Come osservato in precedenza, però, questa fase sembra essere rientrata piuttosto in fretta. “Questa dinamica di mercato è stata, tuttavia, solo temporanea in quanto l’evoluzione del conflitto ha esacerbato la crescita dei prezzi delle materie prime energetiche e agricole, impattando ulteriormente sui tassi di inflazione”, ha aggiunto il co-fondatore di Consultique, “livelli di inflazione così elevati possono infatti ridurre la capacità di diversificazione tra azionario e obbligazionario, influendo negativamente sia sulle obbligazioni, specialmente se a lunga scadenza, sia sulle azioni, se di società con business ancora non maturi”.

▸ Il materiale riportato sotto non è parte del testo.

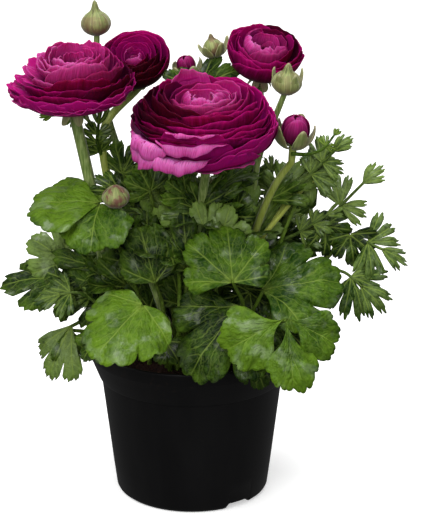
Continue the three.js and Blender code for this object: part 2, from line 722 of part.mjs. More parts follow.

Infatti, un’inflazione più elevata per molto tempo tende a erodere i ritorni reali dei bond con particolare impatto per quelli a lunga scadenza i cui rendimenti erano stati offerti in una fase nella quale le attese sui prezzi erano decisamente più basse. Per quanto riguarda le azioni, l’inflazione e i rialzi dei tassi tendono, solitamente, a favorire le azioni “value”, che operano in business tradizionali e che riescono più facilmente ad adeguare i prezzi e moderare l’effetto dell’inflazione sul proprio bilancio (a spese dei consumatori, che pagano di più per i loro servizi o prodotti).
L’intervento sull’obbligazionario dopo la crisi
“Per difendere il portafoglio” Consultique non ha proceduto “ribilanciando tra le macro categorie azionaria e obbligazionaria, bensì operando internamente alle stesse, agendo sulle caratteristiche specifiche delle esposizioni”, ha proseguito Mainò.
“Sulla componente obbligazionaria, in particolare, ci si è posti l’obiettivo di esporsi su duration corte”, ovvero quelle caratterizzate da minor rischio, “sia sulla componente governativa che sulla componente corporate investment grade. Coerentemente l’aggiustamento della componente obbligazionaria ha ridotto la componente più correlata all’azionario “come è nello specifico la componente high yield”, il segmento caratterizzato da rating bassi e rischi elevati.